Bagi orang seperti Turkson yang meng­inginkan perubahan, Fransiskus tidak mengecewakan. Dalam dua tahun dia menunjuk 39 kardinal, 24 di antaranya berasal dari luar Eropa. Sebelum menyampaikan pidato yang menyengat pada Desember lalu ketika dia menyebutkan satu per satu “penyakit” yang menjangkiti kuria (di antaranya, “membanggakan diri,” “bergunjing,” dan “laba duniawi”), sang paus menugasi sembilan kardinal—semua kecuali dua adalah orang luar di kuria—untuk mereformasi lembaga itu. Menyebut penganiayaan seksual di gereja sebagai “kultus asusila,” dia membentuk Pontifical Commission for the Protection fo Minors yang dipimpin Seán Patrick O’Malley, uskup agung Boston.
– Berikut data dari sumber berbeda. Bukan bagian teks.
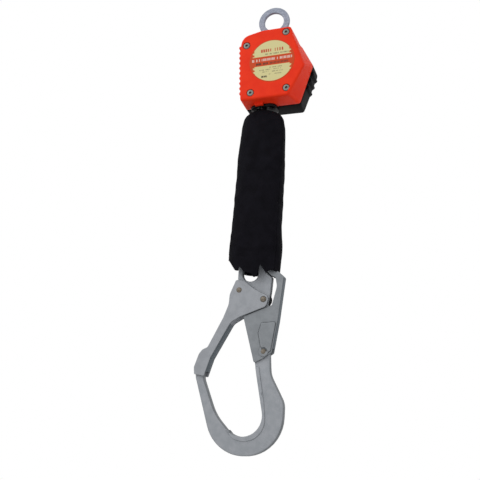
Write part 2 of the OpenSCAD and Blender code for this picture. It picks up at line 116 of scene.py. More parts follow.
BODY_OUTLINE = [[-15.4, 24, 3], [-15.2, -8, 7], [-6, -19, 8], [-5, -47, 8], [11, -99, 60],
                [30.8, -186.3, 23], [-8.5, -186.3, 23], [-31, -163.7, 60], [-49.4, -121, 20],
                [-43.9, -103, 2], [-49.5, -97.5, 4], [-56, -108, 6], [-58.4, -120.4, 20],
                [-28.7, -207.2, 44.4], [49.2, -207.2, 44.4], [48.6, -147, 22],
                [31.2, -116.5, 25], [28.9, -90, 10], [28.5, -50, 10], [24.2, -36, 6],
                [26, -22, 15], [26.9, -4.2, 2.5], [21, 0.4, 3.5], [15.8, 6.6, 7], [15.4, 24, 3],
                [9.5, 24, 2], [9.5, -9.5, 9.4], [-9.5, -9.5, 9.4], [-9.5, 24, 2]]
GATE_OUTLINE = [[-15.8, -8.7, 2.5], [-22.4, -26, 12], [-22.8, -38, 20], [-28.4, -54, 20],
                [-44.6, -88.5, 5], [-50.8, -91.5, 6], [-54.5, -96.5, 8], [-59.4, -112, 6],
                [-58.4, -120.2, 1.5], [-46.3, -122, 1.5], [-40.2, -101, 10], [-18.6, -59, 12],
                [-8, -52.3, 15], [22.5, -39.5, 6], [25.3, -27.6, 5.5], [8, -20, 60],
                [-5.5, -9.5, 5]]
LEVER_OUTLINE = [[-4.6, -51.4, 1.5], [11.6, -104.6, 2], [22.6, -98.6, 8], [31.9, -91.6, 1],
                 [36.7, -54.4, 20], [41, -3.4, 2.5], [33.6, 2.7, 6], [24, 4, 6], [20, 2.6, 1.2],
                 [26.6, -3.2, 5], [31, -4.5, 3], [33.4, -15, 15], [28.6, -37.5, 2],
                 [18, -41.5, 4]]
RIM_OUTLINE = [[13.2, -108, 0.8], [30.7, -186.2, 23], [-8.4, -186.2, 23], [-16.5, -178.3, 0.7],
               [-9, -189.4, 16], [4, -191.6, 18], [31.4, -188.2, 24], [26.5, -148, 40], [17.9, -108, 0.8]]
GATE_WEB = [[-19.7, -61, 0.3], [-21.5, -60.1, 0.3], [-42.1, -100.3, 8], [-46.7, -116, 0.3],
            [-44.8, -116.5, 0.3], [-40.3, -101, 10]]
LEVER_SPINE = [[32.5, -87, 0.3], [36.6, -54.4, 20], [40.9, -3.4, 2.5], [34.4, 2.1, 0.3],
               [33.9, -0.3, 0.3], [38.9, -4.4, 0.8], [34.6, -54.6, 20], [30.6, -87, 0.3]]
GRIP_OUTLINE = [[17.5, -58, 2.5], [14.5, -70, 4], [20, -93.5, 5], [30.6, -91, 2.5],
                [35.2, -56, 2.5], [26, -57.4, 8]]


# ---- Shapes ----

def rounded(corners, arc=9, edge=5):
    """Closed outline through the corners. Each corner is an arc of its own radius, tangent to both
    sides, and each straight stretch gets evenly spaced points, so all outlines of as many corners
    have as many points."""
    c = np.array(corners, float)
    p, r = c[:, :2], c[:, 2:]
    to = np.roll(p, -1, 0) - p
    to /= np.linalg.norm(to, axis=1, keepdims=True)
    came = np.roll(to, 1, 0)
    turn = np.arctan2(came[:, 0] * to[:, 1] - came[:, 1] * to[:, 0], (came * to).sum(1))[:, None]
    side = np.sign(turn)
    normal = np.stack([-came[:, 1], came[:, 0]], 1) * side
    start = p - came * r * np.tan(abs(turn) / 2)
    middle = start + normal * r
    swing = turn * np.linspace(0, 1, arc)[None]
    spoke = (start - middle)[:, None]
    cs, sn = np.cos(swing), np.sin(swing)
    arcs = middle[:, None] + np.stack([spoke[..., 0] * cs - spoke[..., 1] * sn,
                                       spoke[..., 0] * sn + spoke[..., 1] * cs], 2)
    share = (np.arange(edge) + 1.0)[None, :, None] / (edge + 1)
    first, last = arcs[:, -1:], np.roll(arcs[:, :1], -1, 0)
    points = np.concatenate([arcs, first + (last - first) * share], 1).reshape(-1, 2)
    area = (points[:, 0] * np.roll(points[:, 1], -1) - points[:, 1] * np.roll(points[:, 0], -1)).sum()
    return points if area > 0 else points[::-1]


def circle(x, z, r, count=64):
    """Points round a circle, anticlockwise."""
    a = np.linspace(0, 2 * pi, count, endpoint=False)
    return np.stack([x + r * np.cos(a), z + r * np.sin(a)], 1)


def inset(outline, by):
    """Each point moved inwards, square to the chord between its neighbours."""
    chord = np.roll(outline, -1, 0) - np.roll(outline, 1, 0)
    chord /= np.maximum(np.linalg.norm(chord, axis=1, keepdims=True), 1e-9)
    return outline - np.stack([chord[:, 1], -chord[:, 0]], 1) * by


def skin(rings, caps=(True, True), loop=False):
    """Surface through a stack of closed rings: a grid of four-sided faces with a flat face on the
    first and last ring, or closed on itself."""
    rows, cols = rings.shape[:2]
    i = np.arange(rows if loop else rows - 1)[:, None]
    j = np.arange(cols)[None, :]
    below, beside = (i + 1) % rows, (j + 1) % cols
    grid = [i * cols + j, below * cols + j, below * cols + beside, i * cols + beside]
    faces = np.stack(np.broadcast_arrays(*grid), -1).reshape(-1, 4).tolist()
    ends = [list(range(cols)), list(range(rows * cols - 1, rows * cols - cols - 1, -1))]
    faces += [end for end, wanted in zip(ends, caps) if wanted and not loop]
    return rings.reshape(-1, 3), faces


def joined(parts):
    """Several closed surfaces as one list of points and faces."""
    points, faces, count = [], [], 0
    for p, f in parts:
        points.append(p)
        faces += [[k + count for k in face] for face in f]
        count += len(p)
    return np.concatenate(points), faces


def inside(points, loops):
    """Even-odd test of points against closed loops, all at once."""
    count = np.zeros(len(points), int)
    x, z = points[:, :1], points[:, 1:]
    for loop in loops:
        a, b = loop, np.roll(loop, -1, 0)
        cross = (a[None, :, 1] > z) != (b[None, :, 1] > z)
        rise = b[None, :, 1] - a[None, :, 1]
        at = a[None, :, 0] + (z - a[None, :, 1]) * (b - a)[None, :, 0] / np.where(rise == 0, 1, rise)
        count += (cross & (x < at)).sum(1)
    return count % 2 == 1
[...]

Untuk menjadikan keuangan Vatikan lebih transparan, sang paus mendatangkan mantan pemain rugbi yang tangguh, Kardinal George Pell dari Sydney, Australia, dan mengangkatnya sebagai pejabat pimpinan Sekretariat Ekonomi—jabatan yang menempatkan Pell sejajar dengan sekretaris negara. Di tengah semua penunjukan ini, sang paus melakukan tindakan yang menghormati pemerintahan lama: Dia mempertahankan jabatan Kardinal Gerhard Müller, orang garis keras yang ditunjuk oleh Paus Benediktus, sebagai kepala Kongregasi Ajaran Iman, yang menegakkan keyakinan gereja.